**GIVEN MATERIAL**.
_____
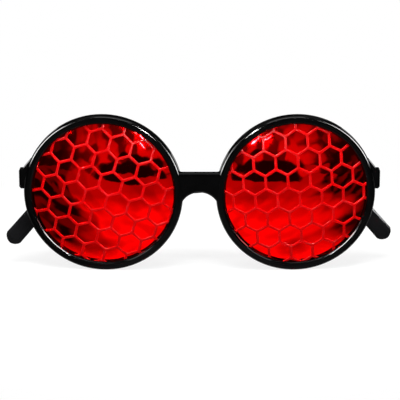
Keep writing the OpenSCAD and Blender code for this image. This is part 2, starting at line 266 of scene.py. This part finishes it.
def comb_cells(name):
    """Middles of a lens's cells, with each floor's tilt and the rise of its points."""
    _, turn_deg, grid_x, grid_y = GRIDS[name]
    turn = math.radians(turn_deg)
    rng = random.Random(SEEDS[name])
    row = PITCH * math.sin(SIXTH)
    span = int(LENS_R / row) + 3
    cells = []
    for j in range(-span, span + 1):
        for i in range(-span, span + 1):
            u, v = (i + j / 2) * PITCH, j * row
            middle = Vector((grid_x + u * math.cos(turn) - v * math.sin(turn),
                             grid_y + u * math.sin(turn) + v * math.cos(turn)))
            tilt = Vector((rng.uniform(-TILT, TILT), rng.uniform(-TILT, TILT)))
            rises = [rng.uniform(-RIPPLE, RIPPLE) for _ in range(2 * SIDES)]
            if middle.length < LENS_R + PITCH:
                cells.append((middle, tilt, rises))
    return turn, cells


def flat_comb(turn, cells):
    """A flat mesh of rings round the middle of every cell, cut to the comb's edge."""
    outline = hexagon(turn)
    count = len(outline)
    apothems = (*INNER_RINGS, FLOOR_A, *(a for a, _ in CELL_WALL))
    comb = bmesh.new()
    for middle, _, _ in cells:
        centre = comb.verts.new((*middle, 0))
        rings = [[comb.verts.new((*(middle + p * a), 0)) for p in outline] for a in apothems]
        for k in range(count):
            after = (k + 1) % count
            comb.faces.new((centre, rings[0][k], rings[0][after])).material_index = CELL_SLOT
            for r in range(len(rings) - 1):
                corners = (rings[r][k], rings[r + 1][k], rings[r + 1][after], rings[r][after])
                slot = CELL_SLOT if r < len(INNER_RINGS) else RIDGE_SLOT
                comb.faces.new(corners).material_index = slot
    bmesh.ops.remove_doubles(comb, verts=comb.verts, dist=1e-4)
    for k in range(EDGE_CUTS):
        a = 2 * math.pi * k / EDGE_CUTS
        out = Vector((math.cos(a), math.sin(a), 0))
        bmesh.ops.bisect_plane(comb, geom=comb.verts[:] + comb.edges[:] + comb.faces[:], dist=1e-5,
                               plane_co=out * COMB_ARC, plane_no=out, clear_outer=True)
    comb.verts.index_update()
    return comb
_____
**WHAT IS NEEDED**.
Set down the lines above as they stand, starting with the first line and ending with the line that contains "return turn, cells".

**EXERCISE RESPONSE**.
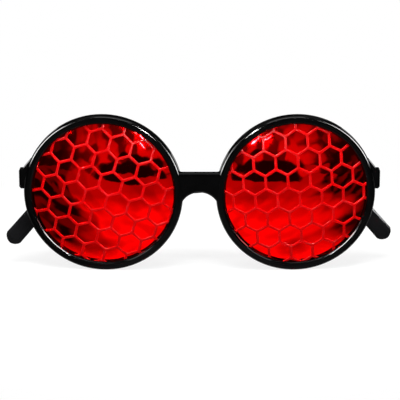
Keep writing the OpenSCAD and Blender code for this image. This is part 2, starting at line 266 of scene.py. This part finishes it.
def comb_cells(name):
    """Middles of a lens's cells, with each floor's tilt and the rise of its points."""
    _, turn_deg, grid_x, grid_y = GRIDS[name]
    turn = math.radians(turn_deg)
    rng = random.Random(SEEDS[name])
    row = PITCH * math.sin(SIXTH)
    span = int(LENS_R / row) + 3
    cells = []
    for j in range(-span, span + 1):
        for i in range(-span, span + 1):
            u, v = (i + j / 2) * PITCH, j * row
            middle = Vector((grid_x + u * math.cos(turn) - v * math.sin(turn),
                             grid_y + u * math.sin(turn) + v * math.cos(turn)))
            tilt = Vector((rng.uniform(-TILT, TILT), rng.uniform(-TILT, TILT)))
            rises = [rng.uniform(-RIPPLE, RIPPLE) for _ in range(2 * SIDES)]
            if middle.length < LENS_R + PITCH:
                cells.append((middle, tilt, rises))
    return turn, cells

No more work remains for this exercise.